Should I be unselfish and enter the second tier of education because it needs good teachers in spite of the reality of the challenges that teachers are facing? I have had numerous conversations with teachers asking me what I want to do after the Masters is complete. They have all been dumbfounded by my consistent reply that I want to be a teacher. The obvious irony is that unlike them, I have options and made the personal choice to consider a career in education that may not necessarily limit me to one classroom for more than 20 years.

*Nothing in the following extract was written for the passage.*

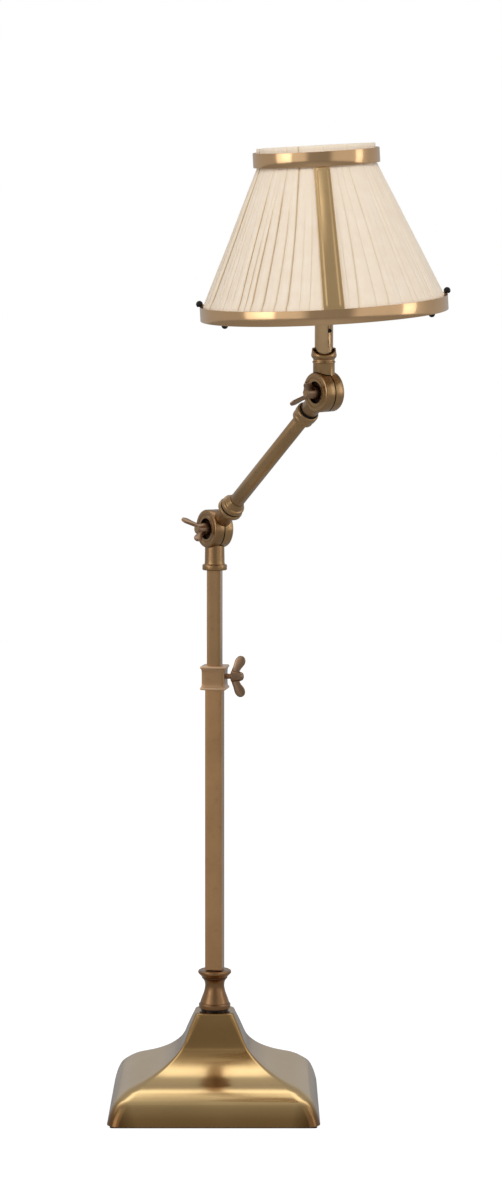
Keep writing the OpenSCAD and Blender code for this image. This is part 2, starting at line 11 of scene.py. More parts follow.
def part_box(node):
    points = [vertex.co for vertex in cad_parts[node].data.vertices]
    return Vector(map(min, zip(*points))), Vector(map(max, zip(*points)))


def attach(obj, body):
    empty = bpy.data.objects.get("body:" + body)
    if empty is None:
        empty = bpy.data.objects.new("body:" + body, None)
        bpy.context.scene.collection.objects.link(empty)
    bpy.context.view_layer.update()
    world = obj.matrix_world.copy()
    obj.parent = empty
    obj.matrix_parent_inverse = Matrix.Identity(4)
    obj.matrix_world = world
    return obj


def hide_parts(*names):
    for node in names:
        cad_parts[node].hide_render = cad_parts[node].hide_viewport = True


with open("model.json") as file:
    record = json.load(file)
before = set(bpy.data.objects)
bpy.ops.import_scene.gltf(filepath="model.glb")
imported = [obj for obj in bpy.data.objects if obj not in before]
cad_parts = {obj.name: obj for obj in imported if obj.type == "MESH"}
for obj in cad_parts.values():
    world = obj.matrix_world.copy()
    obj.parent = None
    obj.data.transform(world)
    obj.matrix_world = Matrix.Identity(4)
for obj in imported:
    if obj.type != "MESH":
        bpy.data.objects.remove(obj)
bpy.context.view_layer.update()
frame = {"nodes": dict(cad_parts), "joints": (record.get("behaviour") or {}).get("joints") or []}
MM = 0.001
SAME_POINT = 1e-7  # metres
random.seed(7)
nodes = frame["nodes"]
joints = {j["name"]: j for j in frame["joints"]}
scene = bpy.context.scene

# ---------------------------------------------------------------- places read from the frame


def middle(node):
    """The middle of a CAD node's box."""
    low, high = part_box(node)
    return (low + high) / 2


def frame_at(origin, z, y):
    """A frame at origin with its Z along z and its Y as near y as it can be."""
    z = Vector(z).normalized()
    y = Vector(y)
    y = (y - z * y.dot(z)).normalized()
    turn = Matrix((y.cross(z), y, z)).transposed()
    return Matrix.Translation(Vector(origin)) @ turn.to_4x4()


UP = Vector((0, 0, 1))
KNUCKLE = Vector(joints["arm_tilt"]["pos_m"])
WRIST = Vector(joints["head_tilt"]["pos_m"])
post_x = Vector(joints["clamp_screw_turn"]["axis"])
POST = frame_at((0, 0, 0), UP, UP.cross(post_x))
band_low = middle("bottom_band")
band_high = middle("top_band")
shade_z = (band_high - band_low).normalized()
shade_x = middle("strap_front") - band_low
shade_x = (shade_x - shade_z * shade_x.dot(shade_z)).normalized()
SHADE = frame_at(band_low, shade_z, shade_z.cross(shade_x))
RISE = (band_high - band_low).length

# the shade's bands, in mm
BAND_TALL = 18
BAND_THICK = 1.5
LOW_BAND_R = 152
HIGH_BAND_R = 77.5

# ---------------------------------------------------------------- camera

EYE = Vector((0.047, -3.967, 0.989))
SENSOR_MM = 36
LENS_MM = 91.94
FRAMING_SHIFT = -0.218
camera_data = bpy.data.cameras.new("camera")
camera_data.sensor_width = SENSOR_MM
camera_data.lens = LENS_MM
camera_data.shift_y = FRAMING_SHIFT
camera = bpy.data.objects.new("camera", camera_data)
camera.matrix_world = Matrix.Translation(EYE) @ Matrix.Rotation(math.pi / 2, 4, "X")
scene.collection.objects.link(camera)
scene.camera = camera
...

In contemplating what teaching and education have come to mean to me, I find that I’m in a rock and a hard place: to take a risk in a school where there are no guarantees for supporting new teachers or a school with a historic and present privilege in a society with a widening gap between the rich and the poor. And whether I decide to teach at a private school or not, I might need to consider the bigger picture rather than the immediate decision of where to teach next year. I don’t have to worry about the outcome from the private school just yet, but simply keep my heart open to any opportunity that will add value to my journey as an aspiring teacher.